2. The kids have to know something about this, even at that young age when there is strife and constant battling in a family, it gets remembered as it traumatizes the kids. They would remember if another woman moved in. Self-serving power-addicted greed inflicted people leave a mark of dark remembrance on those that have to kive with them. They should be able to remember if there was some sort of interpersonal strife going on with their parents up to the time of the disappearance.
3. Bank records--Did she turn over her fortune to the husband to squander as he pleased, or did she keep sole custody of it while they were married, and dole it out to him as needed? If so, when was his name added to the accounts--how long before she disappeared, or was it after, and how long?
3. Insurance records--Did he use any of his or her money to take out large insurance life insurance policies on her before she disappeared?
4. How does a busy self-focused lawyer find the time to double as a helicopter mom? Somebody had to have raised those kids; the kids would remember who.

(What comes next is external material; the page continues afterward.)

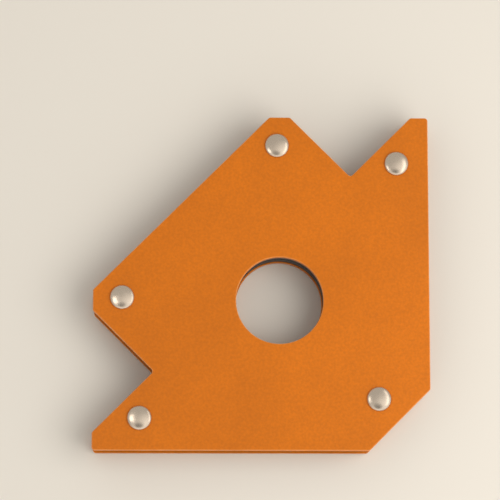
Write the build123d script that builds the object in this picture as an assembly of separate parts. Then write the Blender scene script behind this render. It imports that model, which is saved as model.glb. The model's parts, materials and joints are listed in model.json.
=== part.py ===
"""Arrow-shaped magnetic welding holder: two riveted steel plates over a moulded core of block magnets.

Frame: the origin is on the axis of the centre hole, midway between the plates. +Z is the plates' normal and
the front plate is on top, so the holder lies flat on its rear rivets. The long bottom working edge runs along
X and faces -Y, and the right working edge runs along Y and faces +X.

The outline is given by distances from those two working edges: u is the distance in from the right edge, and
v the distance up from the bottom edge. The holder is its own mirror image about the line u = v.
"""

from build123d import *
from math import sqrt
import os

# Driving dimensions, in millimetres
overall = 105.0  # side of the square that the arrow fills
wing_low = 43.5  # near end of a wing's flat tip, measured from a working edge
wing_high = 50.0  # far end of a wing's flat tip
notch_depth = 19.0  # depth of each right-angled V notch
corner_cut = 19.0  # legs of the cut across the square corner
corner_radius = 1.5  # outer corners of the stamped outline
notch_radius = 1.0  # inner corner of each notch
hole_offset = 46.8  # centre hole, from each working edge
hole_radius = 13.6

plate_thickness = 2.0
core_thickness = 10.0
edge_rounding = 0.35  # rolled and coated edge on the outer side of each plate
core_inset = 1.0  # how far the moulded core stands back from the plates' outline
core_hole_recess = 0.4  # how far it stands back from the centre hole

wing_rivet = (95.9, 47.6)  # u, v of the left wing's rivet
prong_rivet = (90.3, 10.0)  # u, v of the lower prong's rivet
corner_rivet = (16.0, 16.0)
shank_radius = 2.0
rivet_hole_radius = 2.1
head_radius = 3.8
head_rim = 0.2  # height of the head's upright rim
head_height = 1.6
tail_radius = 3.2
tail_height = 1.3
tail_bore_radius = 1.3
tail_bore_depth = 5.0

spacer_radius = 3.25
spacer_clearance = 0.05

magnet_length = 25.0
magnet_width = 10.0
magnet_clearance = 0.1
magnet_rounding = 0.5  # upright edges, ground and plated
magnet_edge_distance = 3.0  # from a working edge to the nearest side of its magnet
magnet_gap = 2.6  # between the two magnets of an edge
bottom_magnet_start = 26.0  # u where the bottom edge's magnets begin
notch_magnet_end = 95.0  # how far out along the u = v direction a notch's magnet reaches

wall = 2.0  # outer wall of the moulded core
pocket_wall = 1.4
boss_wall = 1.6
web_thickness = 1.6  # web left between the two sets of cored-out cavities
smallest_cavity = 12.0  # area in mm2 under which a space is left solid

# Worked out from them
stack = core_thickness / 2 + plate_thickness  # from the mid plane to a plate's outer face
notch_root = (overall - notch_depth, wing_low - notch_depth)
prong_width = notch_root[1] - notch_depth


def place(u, v):
    """The plan position of the point u in from the right edge and v up from the bottom edge."""
    return (hole_offset - u, v - hole_offset)


def both(name_left, name_top, u, v):
    """A named point and its mirror image about the line u = v."""
    return {name_left: (u, v), name_top: (v, u)}


rivets = {
    **both("left_wing", "top_wing", *wing_rivet),
    **both("lower_prong", "upper_prong", *prong_rivet),
    "corner": corner_rivet,
}


def magnet_places():
    """Centre (u, v) and long-axis angle in degrees of each block magnet."""
    edge_centre = magnet_edge_distance + magnet_width / 2
    found = {}
    spacing = magnet_length + magnet_gap
    for place_number, name in enumerate(("inner", "outer")):
        middle = bottom_magnet_start + magnet_length / 2 + place_number * spacing
        found["bottom_" + name] = ((middle, edge_centre), 0)
        found["right_" + name] = ((edge_centre, middle), 90)
    # Along the diagonals it is simpler to use s = (u + v) / sqrt 2 and d = (u - v) / sqrt 2.
    diagonal_s = (overall + wing_high) / sqrt(2) - edge_centre
    diagonal_d = spacing / 2
    notch_s = notch_magnet_end - magnet_length / 2
    notch_d = (overall - wing_low) / sqrt(2) - edge_centre
    for name, s, d, angle in (("diagonal", diagonal_s, diagonal_d, 45), ("notch", notch_s, notch_d, -45)):
        u, v = (s + d) / sqrt(2), (s - d) / sqrt(2)
        found[name + "_left"] = ((u, v), angle)
        found[name + "_top"] = ((v, u), angle)
    return found


def arrow_outline():
    """The stamped outline, as a face on the mid plane."""
    half = [
        (corner_cut, 0),
        (overall, 0),
        (overall, prong_width),
        notch_root,
        (overall, wing_low),
        (overall, wing_high),
    ]
    corners = half + [(v, u) for u, v in reversed(half)]
    outline = make_face(Polyline(*[place(*corner) for corner in corners], close=True))
    for corner in corners:
        radius = notch_radius if corner in (notch_root, notch_root[::-1]) else corner_radius
        outline = fillet(outline.vertices().sort_by_distance(place(*corner))[0], radius)
    return outline


def slab(face, low, high):
    """The face carried from height low to height high."""
    return Pos(0, 0, low) * extrude(face, high - low)


def rivet_holes(radius):
    """Cylinders through the whole stack at the rivets' places."""
    return [Pos(*place(*at)) * Cylinder(radius, 4 * stack) for at in rivets.values()]


def side_plate(front):
    """One stamped plate: the front one, or its mirror image at the rear."""
    face = arrow_outline() - Circle(hole_radius)
    plate = slab(face, core_thickness / 2, stack)
    outer_rim = plate.faces().sort_by(Axis.Z)[-1].edges()
    plate = fillet(outer_rim, edge_rounding)
    plate = plate - rivet_holes(rivet_hole_radius)
    return plate if front else mirror(plate, Plane.XY)


def block(length, width):
    """Function that lays a rectangle of that size at a magnet's place."""
    return lambda at, angle: Pos(*place(*at)) * Rot(0, 0, angle) * Rectangle(length, width)


def magnet_carrier():
    """The moulded core: outer wall, ring round the hole, rivet bosses and magnet pockets, joined by a web."""
    outline = offset(arrow_outline(), -core_inset)
    core_hole = hole_radius + core_hole_recess
    cavity = offset(arrow_outline(), -core_inset - wall)
    cavity -= Circle(core_hole + wall)
    for at in rivets.values():
        cavity -= Pos(*place(*at)) * Circle(spacer_radius + spacer_clearance + boss_wall)
    pocket = block(magnet_length + 2 * magnet_clearance, magnet_width + 2 * magnet_clearance)
    surround = block(
        magnet_length + 2 * (magnet_clearance + pocket_wall),
        magnet_width + 2 * (magnet_clearance + pocket_wall),
    )
    for at, angle in magnet_places().values():
        cavity -= surround(at, angle)
    half = core_thickness / 2
    body = slab(outline - Circle(core_hole), -half, half)
    for room in cavity.faces():
        if room.area > smallest_cavity:
            body -= slab(room, web_thickness / 2, half)
            body -= slab(room, -half, -web_thickness / 2)
    for at, angle in magnet_places().values():
        body -= slab(pocket(at, angle), -half, half)
    return body - rivet_holes(spacer_radius + spacer_clearance)


def rivet():
    """A semi-tubular rivet, set: oval head in front, shank, and the tail rolled outwards at the rear."""
    top = stack + head_height
    rim = stack + head_rim
    roll = (tail_radius - tail_bore_radius) / 2
    roll_middle = (tail_radius + tail_bore_radius) / 2
    roll_height = tail_height - roll
    profile = [
        EllipticalCenterArc((0, rim), head_radius, head_height - head_rim, 90, arc_size=-90),
        Polyline(
            (head_radius, rim),
            (head_radius, stack),
            (shank_radius, stack),
            (shank_radius, -stack),
            (tail_radius, -stack),
            (tail_radius, -stack - roll_height),
        ),
        ThreePointArc(
            (tail_radius, -stack - roll_height),
            (roll_middle, -stack - tail_height),
            (tail_bore_radius, -stack - roll_height),
        ),
        Polyline(
            (tail_bore_radius, -stack - roll_height),
            (tail_bore_radius, tail_bore_depth - stack - tail_height),
            (0, tail_bore_depth + tail_bore_radius / 2 - stack - tail_height),
            (0, top),
        ),
    ]
    return revolve(Plane.XZ * make_face(Curve() + profile), Axis.Z)


def spacer():
    """The tube between the plates that a rivet's shank passes through."""
    tube = Circle(spacer_radius) - Circle(rivet_hole_radius)
    return slab(tube, -core_thickness / 2, core_thickness / 2)


def magnet():
    """A block magnet, with its upright edges rounded."""
    block_edges = Box(magnet_length, magnet_width, core_thickness).edges()
    return fillet(block_edges.filter_by(Axis.Z), magnet_rounding)


def save(shape, name):
    export_step(shape, os.path.join("parts", name + ".step"))


os.makedirs("parts", exist_ok=True)
save(side_plate(front=True), "front_plate")
save(side_plate(front=False), "rear_plate")
save(magnet_carrier(), "magnet_carrier")
for name, at in rivets.items():
    save(Pos(*place(*at)) * rivet(), "rivet_" + name)
    save(Pos(*place(*at)) * spacer(), "spacer_" + name)
for name, (at, angle) in magnet_places().items():
    save(Pos(*place(*at)) * Rot(0, 0, angle) * magnet(), "magnet_" + name)
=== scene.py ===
"""Arrow-shaped magnetic welding holder: coated plates, plated rivets and a moulded core of block magnets.

Laid out as a Blender add-on. Everything is in metres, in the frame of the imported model: the origin is on the
axis of the centre hole, midway between the plates, and +Z points out of the front plate.
"""

import json
from math import cos, pi, radians, sin, tan, tau

import bmesh
import bpy
from bpy.props import FloatProperty, FloatVectorProperty, PointerProperty
from mathutils import Matrix, Vector


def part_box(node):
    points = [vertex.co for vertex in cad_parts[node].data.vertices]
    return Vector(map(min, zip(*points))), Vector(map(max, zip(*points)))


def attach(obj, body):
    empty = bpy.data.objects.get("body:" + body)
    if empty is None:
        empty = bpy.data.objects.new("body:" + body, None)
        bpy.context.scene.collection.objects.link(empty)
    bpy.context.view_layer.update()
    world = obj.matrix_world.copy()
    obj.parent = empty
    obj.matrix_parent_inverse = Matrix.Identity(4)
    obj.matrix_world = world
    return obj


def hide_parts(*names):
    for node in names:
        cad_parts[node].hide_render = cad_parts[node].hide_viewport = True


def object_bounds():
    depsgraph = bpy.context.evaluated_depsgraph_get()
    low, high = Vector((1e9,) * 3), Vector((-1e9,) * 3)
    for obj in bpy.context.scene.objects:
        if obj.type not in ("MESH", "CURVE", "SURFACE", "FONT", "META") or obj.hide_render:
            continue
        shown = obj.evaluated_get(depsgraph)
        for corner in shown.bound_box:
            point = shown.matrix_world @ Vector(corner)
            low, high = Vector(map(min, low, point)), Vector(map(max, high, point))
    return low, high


bl_info = {
    "name": "Welding Magnet Holder",
    "version": (1, 0, 0),
    "blender": (4, 5, 0),
    "location": "View3D > Sidebar > Magnet Holder",
    "description": "Builds the finished pieces of an arrow-shaped magnetic welding holder, and a studio",
    "category": "Add Mesh",
}

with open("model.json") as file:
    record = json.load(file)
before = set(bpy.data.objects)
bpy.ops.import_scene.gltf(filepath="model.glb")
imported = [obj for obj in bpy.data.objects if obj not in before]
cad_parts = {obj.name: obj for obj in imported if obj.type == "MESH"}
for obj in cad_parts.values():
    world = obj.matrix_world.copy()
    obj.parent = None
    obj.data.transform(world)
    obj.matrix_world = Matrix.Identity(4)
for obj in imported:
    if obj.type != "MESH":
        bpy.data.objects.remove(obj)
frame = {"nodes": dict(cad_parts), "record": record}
cad_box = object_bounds()

MM = 0.001
CONTACT = 0.01 * MM  # gap left between touching pieces
SAME_POINT = 0.0005 * MM  # corners nearer than this are one corner
SAME_HEIGHT = 0.0001 * MM  # heights nearer than this are one height
OUTER_SEGMENTS, INNER_SEGMENTS = 5, 3  # facets in a plate's rounded edges, outside and inside
RIVETS = ("left_wing", "top_wing", "lower_prong", "upper_prong", "corner")
# Each block magnet, with the angle of its long side from the X axis, in degrees
MAGNETS = {
    "bottom_inner": 0,
    "bottom_outer": 0,
    "right_inner": 90,
    "right_outer": 90,
    "diagonal_left": 45,
    "diagonal_top": 45,
    "notch_left": -45,
    "notch_top": -45,
}


def linear(hex_colour):
    """The linear RGBA of an sRGB colour such as #D05A00."""
    parts = [int(hex_colour[start : start + 2], 16) / 255 for start in (1, 3, 5)]
    return [part / 12.92 if part <= 0.04045 else ((part + 0.055) / 1.055) ** 2.4 for part in parts] + [1.0]


def mount_size(mount, size):
    """A stated size of one of the record's mounts, in metres."""
    found = next(each for each in frame["record"]["mounts"] if each["name"] == mount)
    return found["dims"][size] * MM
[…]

Or did this guy ever work professionally as an attorney somewhere at all--would he have bothered to get a job if her fortune was that large that they could spend it freely on building and buying expensive real estate?
5. If she owned all that real estate in Maryland and had trouble with tenants, could some of the tenants have done her in, allowing the husband to take advantage of a situation he secretly wished for?
6. They need to go after these records to set up a timeline of what she was involved in. Banks, law offices, and insurance companies often hold the answers when humans won't talk.